“Savaş
zorunlu ve hayati olmalıdır. Millet hayatı tehlikelerle karşı karşıya
kalmadıkça savaş bir cinayettir!” Mustafa Kemal Atatürk
Aklı başında olan Mustafa Kemal Atatürk’ün bu
sözleriyle ne demek istediğini çok anlamıştır. İzlediğimiz dizinin ismi ise “Savaşçı”.
Çünkü millet, hayati tehlikelerle karşı karşıyadır. Buradaki millet sadece ülke
sınırları içerisinde yaşayan Türkiye Cumhuriyeti nüfus cüzdanına sahip olanlar
değil; bu milletten yardım bekleyen her insandır.
***
Sanırım Serdar Üsteğmen ile yoruma başlamak bir
gelenek haline geldi. Geleneği bozmadan devam edeyim. Açık konuşmak gerekirse
dört bölümdür Serdar Üsteğmen’in bu kadar geride kalmasına gönlüm bir türlü
razı gelmiyor. Boşuna demiyorlar çivi, çiviyi söker diye. Belli ki bu adamın
tek ilacı kamuflajını giymek. Beden sağlığı elveriyorsa, Serdar Üsteğmen’i bir
hastane odasına kilitlemek, ona işkenceden başka bir şey değil. (Aşırı modern
tıpçı olamayacağım, üzgünüm!) Varsın operasyona gitmesin. Masanın başında
istihbaratları takip etmek bile ona iyi gelecektir. Üstelik, hayatında birçok
gelişme onu beklerken. Başta da Yıldız!
*
Geçen haftada bahsettiğimiz gibi Serdar Üsteğmen’in
terör örgütünün elinde sağ olarak kurtarılması, terör örgütü içinde de
çözülmeleri de beraberinde getirmişti. Ancak Tepegöz’ün Selver Hanım Teyzeyi tehdit
etmesinin ardından bu kadar çabuk aksiyona geçeceğini beklemiyordum.

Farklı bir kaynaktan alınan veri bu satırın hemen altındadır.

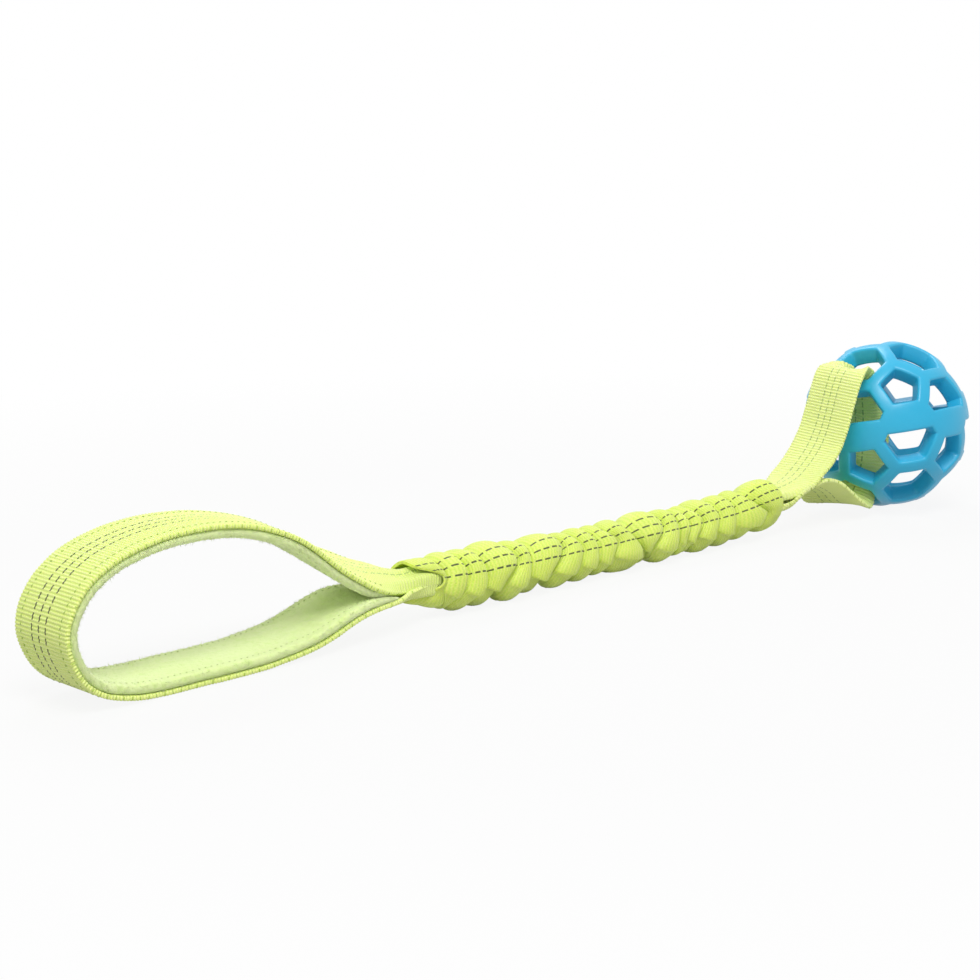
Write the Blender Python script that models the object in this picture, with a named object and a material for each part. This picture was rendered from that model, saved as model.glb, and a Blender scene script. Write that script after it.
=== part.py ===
"""A bungee tug toy: a lined webbing hand loop, a gathered bungee and a holed rubber ball.

The toy lies on the ground as it was laid down. X runs from the hand loop to the ball, Y is the
width of the webbing, Z is up, and the ground is at zero. The origin is under the middle of the toy.
"""

import math

import bmesh
import bpy
import numpy as np
from mathutils import Matrix

# Webbing, the same for the hand loop and the ball strap
webbing_width = 0.028
webbing_thickness = 0.0016
webbing_edge_round = 0.0004

# Running gap between pieces that touch
fit_gap = 0.0003

# Hand loop
loop_length = 0.135
loop_height = 0.052
loop_step = 0.0048
lining_thickness = 0.003
lining_edge_round = 0.0008
lining_side_margin = 0.0004
lining_seam_margin = 0.012
edge_seam_inset = 0.0035
edge_seam_thread = 0.0007

# Webbing ends, gathered round the elastic inside the mouths of the sheath
handle_gather_length = 0.017
handle_lap_length = 0.012
handle_lap_width = 0.017
ball_gather_length = 0.015
ball_lap_length = 0.009
ball_lap_width = 0.0135
lap_edge_gap = 0.001
lap_cup_angle = math.radians(60)
tack_thread = 0.0009
tack_width = 0.0052
tack_length = 0.006
tack_pitch = 0.0013

# Bungee: a gathered sheath over a flat elastic
bungee_length = 0.188
bungee_diameter = 0.0206
sheath_wall = 0.0009
mouth_length = 0.014
fold_pitch = 0.0088
fold_depth = 0.0018
fold_lean = 0.0022
elastic_width = 0.0075
elastic_thickness = 0.0024
bore_overrun = 0.002
bore_step = 0.0045

# Ball
ball_diameter = 0.070
ball_wall = 0.007
ball_rib_width = 0.005
ball_belt_width = 0.0098
ball_edge_round = 0.0008
ball_merge_gap = 0.0002
ball_tilt_angle = math.radians(-13.3)
ball_spin_angle = math.radians(18)
ball_swivel_offset = 0.017

# Ball strap
strap_reach = 0.066
strap_step = 0.0024

# Shares
fold_sharpness_share = 0.8
rim_corner_share = 0.5
corner_cut_share = 1 / 3

# Counts
curve_samples = 24
sheath_sides = 16
bore_sides = 12
stations_per_fold = 4
loop_columns = 4
strap_columns = 8
ball_rib_segments = 3

# Sizes that follow
ball_radius = ball_diameter / 2
bungee_radius = bungee_diameter / 2
total_length = (
    loop_length
    + handle_gather_length
    + bungee_length
    + ball_gather_length
    + strap_reach
    + ball_radius
)

# Places along X, from the far end of the hand loop to the far side of the ball
loop_end_x = -total_length / 2
handle_seam_x = loop_end_x + loop_length
bungee_start_x = handle_seam_x + handle_gather_length
bungee_end_x = bungee_start_x + bungee_length
ball_x = bungee_end_x + ball_gather_length + strap_reach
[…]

Selver Hanım Teyze, Tepegöz’den aldığı tehdit
telefonunu Albay Kopuz’a söylemekle, fikrimce, en doğrusunu yaptı. Oğlunu ne
ateşli bir adam olduğunu biliyor. (Aslında Yüzbaşı Bozok, hislerine yenilip Tepegöz'ün işini Serdar Üsteğmen'i kurtarırken de bitirebilirdi. Ama... İşte... Her şeyin zamanı var. Her şeyin!) Durumu bekletmeden Albay Kopuz’a iletmesi hem Yüzbaşı
Bozok’u korumak hem de durumu daha soğuk kanlı, aklı başında biri olan Albay
Kopuz’un kontrolü altında olmasını sağlamak… Güzel güzel! Açık konuşmak
gerekirse, Selver Hanım Teyze'nin, Tepegöz’den bir hamle gelene kadar susmasından
korkuyordum. Ama söyledi de ne oldu? Adamlar, şehrin göbeğinde, evi polisin
koruduğunu bile bile ellerini kollarını sallayarak eve saldırdılar! Ha, bu
durum Albay Kopuz’u daha çok kamçıladı, ona şüphe yok! Albay Kopuz’da anladı ki
zafer insana gelmez; insan zafere gidecek! Ansızın! Albay Kopuz neden harekete
geçti bir sonraki sayfada daha ayrıntılı konuşuruz ama yine iki haftadır beni
keyiften dört köşe eden bir durumu tekrarlamak istiyorum. Terör örgütü içindeki
kişisel savaşlar. Tepegöz, aklınca, hem terör örgütü içine hem de Yüzbaşı Bozok
olmak nezdinde vatanı için savaşanlara gözdağı vermek istiyor. Ama bizde çok
güzel bir söz var: Yemezler canım, yemezler! Kaldı ki Tepegöz gibilerin “görüşlerinden”
hayır mı gelir? Toprağını satanın, kendine faydası olur mu?